Each U.S. state likely believes their mosquitoes are the worst, but in South Carolina we're confident enough to emblazon trucker hats and koozies with their image, honoring the lowly insect as the unofficial "state bird." And were it not for control efforts, by April we might find ourselves carried away by swarms of them in a freaky Hitchcockian scenario.

To prevent that, the county has a team of about 20 field inspectors, sprayers, and scientists (including their own helicopter and pilot), whose sole job is to keep our bare arms and legs from getting covered in itchy red bumps. Over the month of February, teams are knocking on doors across Charleston, giving out informational packets and "mosquito swatters" with the phone numbers to call if you notice a substantial increase in the needle-nosed insects.

"Our main goal is to educate people and to let them know what they can do on their property to eliminate mosquitoes," says Hayes. "Everybody that has tires, bird baths, tarps, or dog bowls should be making sure that water doesn't sit longer than three days."

Ditches, holes in trees, and flower pots are all prime habitat for a knocked-up mosquito to drop her eggs. Even an upturned cap from a bottle of Coke can harbor over 20 larvae, Hayes says.

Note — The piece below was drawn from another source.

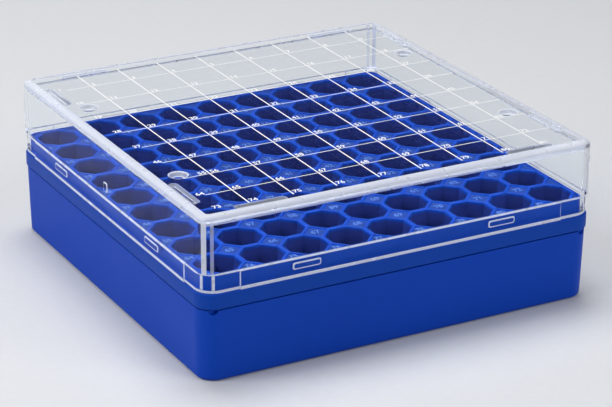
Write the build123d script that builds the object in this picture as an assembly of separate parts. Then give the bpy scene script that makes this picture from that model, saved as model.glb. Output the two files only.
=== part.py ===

As the control team canvasses neighborhoods, they ask to examine backyards for possible mosquito reservoirs. They look for "wigglers," the tiny swimming larvae, and take samples to their lab technicians to monitor which species they find. Unavoidable hazards like holes and ditches are treated with charcoal briquettes that cause larvae to either die or hatch "missing a wing or some legs," while artificial surfaces have to be maintained by conscientious residents who turn over any water-collecting-objects after a rain event. For big enough ground depressions, the County keeps a stock of "bamboozi," or mosquito fish, which reproduce quickly and feed on insect larvae, one reason mosquitoes aren't a big problem around ponds.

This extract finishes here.